GIVEN REQUEST
Count the lines below that contain the word "this", and report only that number.

Dataset excerpt
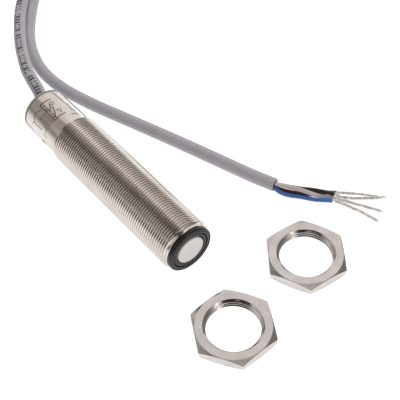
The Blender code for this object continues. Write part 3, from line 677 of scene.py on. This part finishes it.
def build_front():
    low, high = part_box("front_bezel")
    reach = BORE_RADIUS - BORE_PLAY
    outer = high.y
    back = high.x - LIP_DEPTH
    edge = 0.35 * MM
    outline = rounded((
        (0.0, BEZEL_MOUTH), (0.0, GROOVE[0]), (-GROOVE_DEPTH, GROOVE[1]),
        (-GROOVE_DEPTH, GROOVE[2]), (0.0, GROOVE[3]), (0.0, outer - edge), (-edge, outer),
        (back, outer), (back, reach), (low.x, reach), (low.x, BEZEL_SHELF),
        (-SHELF_DEPTH, BEZEL_SHELF), (-SHELF_DEPTH, BEZEL_MOUTH),
    ), 0.12 * MM, 3)
    black = plain_finish("black_plastic", (0.014, 0.0125, 0.012), 0.3, 0.0, 1200.0, 0.02)
    black.node_tree.nodes["Principled BSDF"].inputs["Specular IOR Level"].default_value = 0.3
    add_piece(
        "bezel", turned("bezel", outline), black, "sensor", "black_plastic", "front_bezel",
    )
    crown = (ISOLATOR_INNER + ISOLATOR_OUTER) / 2
    outline = rounded((
        (-0.25 * MM, ISOLATOR_INNER), (-0.05 * MM, crown), (-0.1 * MM, ISOLATOR_OUTER),
        (-ISOLATOR_DEPTH, ISOLATOR_OUTER), (-ISOLATOR_DEPTH, ISOLATOR_INNER),
    ), 0.15 * MM, 3)
    rubber = plain_finish("isolation_rubber", (0.03, 0.028, 0.027), 0.6, 0.0, 2000.0, 0.03)
    add_piece(
        "isolator", turned("isolator", outline), rubber, "sensor", "black_rubber",
        "isolation_ring",
    )
    low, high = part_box("transducer_face")
    rim = high.y
    outline = (
        (-DISC_RIM_HEIGHT, 0.0), (-DISC_RIM_HEIGHT, rim - 0.5 * MM), (0.0, rim - 0.4 * MM),
        (0.0, rim - 0.12 * MM), (-0.05 * MM, rim - 0.03 * MM), (-0.15 * MM, rim),
        (low.x, rim), (low.x, 0.0),
    )
    finish = Finish("matching_layer", (0.66, 0.63, 0.61), 0.5)
    beads = finish.noise(1500.0, 3.0, rough=0.7)
    finish.colours(finish.smooth(beads, 0.3, 0.7), (0.62, 0.59, 0.57), (0.70, 0.67, 0.65))
    finish.roughness(beads, 0.42, 0.6)
    finish.bump(beads, 0.4, 0.03 * MM)
    add_piece(
        "sensing_disc", turned("sensing_disc", outline), finish.material, "sensor",
        "matching_layer", "transducer_face",
    )


def build_rear():
    low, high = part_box("rear_cap")
    flange = high.y
    skirt = BORE_RADIUS - BORE_PLAY
    step = low.x + 1.0 * MM
    throat = CABLE_DIAMETER / 2 + 0.3 * MM
    mouth = 4.4 * MM
    outline = rounded((
        (high.x, throat), (high.x, skirt), (step, skirt), (step, flange),
        (low.x + 0.4 * MM, flange), (low.x, flange - 0.45 * MM), (low.x, mouth),
        (high.x - 1.3 * MM, throat),
    ), 0.25 * MM, 4)
    finish = Finish("translucent_cap", (0.46, 0.48, 0.44), 0.3)
    finish.set(finish.shader.inputs["Transmission Weight"], 0.35)
    cloud = finish.noise(400.0, 2.0)
    finish.colours(finish.smooth(cloud, 0.3, 0.7), (0.42, 0.44, 0.40), (0.52, 0.54, 0.50))
    finish.roughness(cloud, 0.25, 0.38)
    finish.bump(cloud, 0.3, 0.03 * MM)
    add_piece(
        "end_cap", turned("end_cap", outline), finish.material, "sensor", "translucent_cap",
        "rear_cap",
    )


def build_lens():
    """A smoked light guide with a slightly domed end, flush with the plain length."""
    axis = lens_axis()
    start = LENS_INNER_END
    crown = TAIL_RADIUS - 0.1 * MM
    side = Vector((1.0, 0.0, 0.0))
    up = axis.cross(side)
    steps = [(start, 0.0), (start, LENS_RADIUS), (crown - LENS_DOME, LENS_RADIUS)]
    for n in range(1, 6):
        tilt = math.pi / 2 * n / 6
        steps.append((crown - LENS_DOME * (1 - math.sin(tilt)), LENS_RADIUS * math.cos(tilt)))
    steps.append((crown, 0.0))
    bm = bmesh.new()
    rings = []
    for height, radius in steps:
        centre = Vector((lens_middle(), 0.0, 0.0)) + axis * height
        angles = [0.0] if radius == 0.0 else [TURN * k / 32 for k in range(32)]
        rings.append([
            bm.verts.new(centre + (side * math.cos(a) + up * math.sin(a)) * radius)
            for a in angles
        ])
    for first, second in zip(rings, rings[1:]):
        join_rings(bm, first, second)
    finish = Finish("smoked_lens", (0.035, 0.03, 0.028), 0.25)
    haze = finish.noise(700.0, 2.0)
    finish.colours(finish.smooth(haze, 0.3, 0.7), (0.03, 0.026, 0.024), (0.05, 0.042, 0.036))
    finish.roughness(haze, 0.2, 0.3)
    finish.set(finish.shader.inputs["Specular IOR Level"], 0.2)
    add_piece(
        "light_window", mesh_from("light_window", bm), finish.material, "sensor",
        "smoked_lens", "led_window",
    )


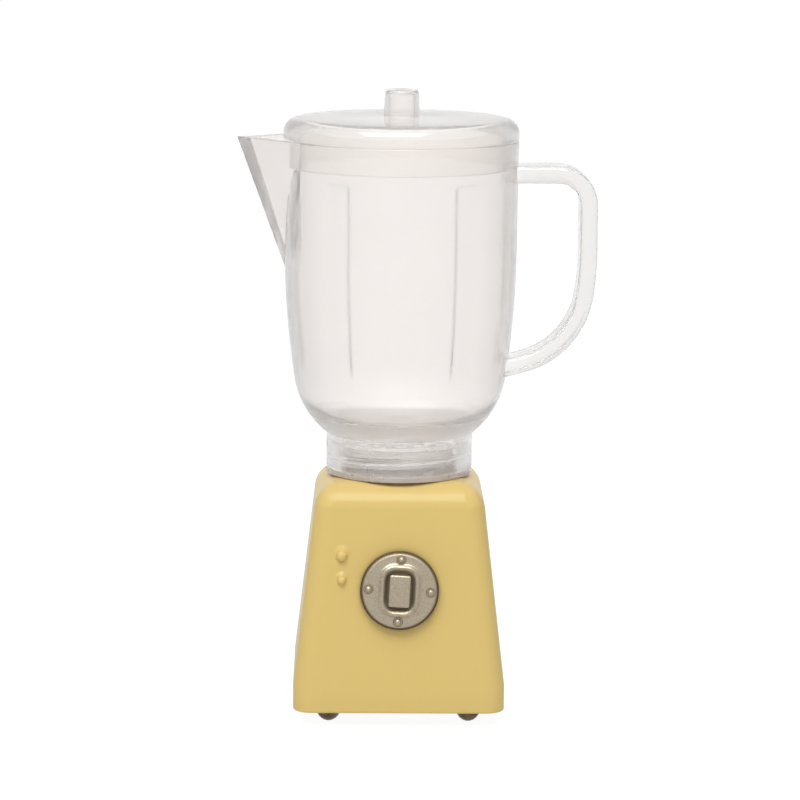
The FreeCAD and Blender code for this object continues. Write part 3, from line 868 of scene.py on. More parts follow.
def thread(name, wall, crest, start, turns):
    """A right-hand ridge that climbs a round wall and reaches a crest radius."""
    foot_r = wall + (THREAD_EMBED if wall > crest else -THREAD_EMBED)
    slope = (THREAD_ROOT - THREAD_TIP) / abs(wall - crest)
    foot = THREAD_ROOT / 2 + slope * THREAD_EMBED / 2
    tip = THREAD_TIP / 2
    corners = [(foot_r, start - foot), (crest, start - tip), (crest, start + tip), (foot_r, start + foot)]
    section = softened(corners, {1: THREAD_ROUND, 2: THREAD_ROUND})
    ridge = drawn(name, section + section[:1])
    seal(ridge)
    steps = round(THREAD_STEPS * turns)
    applied(
        ridge, "SCREW", axis="Z", angle=2 * pi * turns, screw_offset=PITCH * turns,
        steps=steps, render_steps=steps, use_smooth_shade=False,
    )
    with editing(ridge, whole=True):
        bpy.ops.mesh.fill_holes(sides=0)
    seal(ridge)
    return ridge


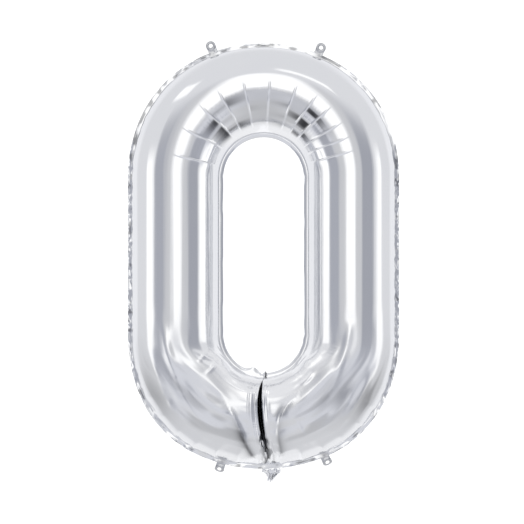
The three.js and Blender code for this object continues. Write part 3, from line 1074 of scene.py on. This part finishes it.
def build_floor():
    """A round sheet of pale paper below the balloon, which the foil doesn't reflect."""
    turn = np.linspace(0, 2 * math.pi, FLOOR_SIDES, endpoint=False)
    height = np.full(FLOOR_SIDES, FLOOR_HEIGHT)
    points = np.stack([FLOOR_RADIUS * np.cos(turn), FLOOR_RADIUS * np.sin(turn), height], -1)
    floor = mesh_object("floor", points, np.arange(FLOOR_SIDES)[None, :])
    floor.data.materials.append(floor_material())
    floor.visible_glossy = False
    floor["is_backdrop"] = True


# ---- The balloon --------------------------------------------------------------------------------
def fit(obj, material, body, nodes):
    """Give a piece its material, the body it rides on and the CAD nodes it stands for."""
    obj.data.materials.append(material)
    if body:
        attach(obj, body)
    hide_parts(*nodes)


build_camera()
build_sky()
build_floor()
bpy.context.scene.view_settings.view_transform = "Standard"

foil = foil_material()
welded = welded_material("welded_margin", (0.80, 0.81, 0.83), (0.88, 0.885, 0.895))
# The tabs' darker colour is partly their duller fused film and partly painted shade for the grey room
# they reflect.
punched = welded_material("punched_tab", (0.47, 0.48, 0.50), (0.64, 0.645, 0.66))
plastic = valve_material()

for name, side in (("front", -1), ("back", 1)):
    sheet = foil_sheet(f"{name}_sheet", side)
    fit(sheet, foil, "balloon", [f"{name}_panel"])

for name, outside in (("outer", True), ("inner", False)):
    fit(weld_band(f"{name}_band", outside), welded, "balloon", [f"{name}_weld"])

for place, hole in HOLES.items():
    joint = JOINTS[f"bend_{place}_tab"]
    piece = tab(f"{place}_ear", joint, hole, TOP_CURL if place.startswith("top") else BOTTOM_CURL)
    fit(piece, punched, None, [f"tab_{place}"])
    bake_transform(piece)

root = JOINTS["bend_tail"]["pos_m"]
tail_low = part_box("tail_front_film")[0][2]
for name, side in (("front", -1), ("back", 1)):
    piece = tail_film(f"tail_{name}", side, root, root[2] - tail_low)
    fit(piece, foil, None, [f"tail_{name}_film"])
    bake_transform(piece)

for name, side in (("front", -1), ("back", 1)):
    node = f"valve_{name}_film"
    low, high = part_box(node)
    piece = valve_film(f"valve_{name}_flap", side, low, high)
    fit(piece, plastic, f"valve_{name}", [node])

low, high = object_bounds()
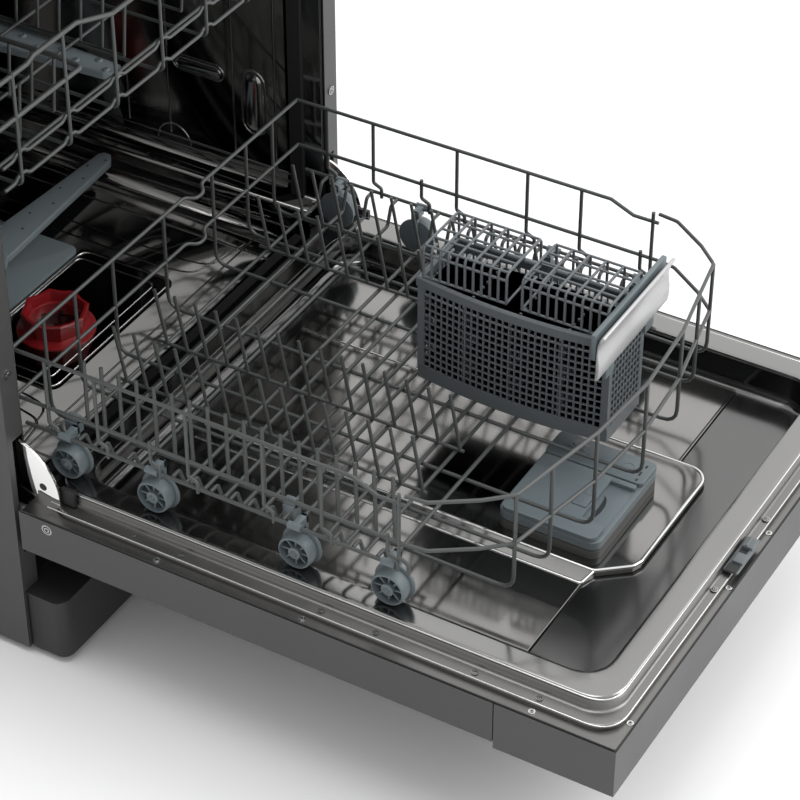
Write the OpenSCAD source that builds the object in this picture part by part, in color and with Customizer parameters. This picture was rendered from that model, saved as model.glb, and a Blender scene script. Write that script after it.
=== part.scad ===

FINISHED EXERCISE
4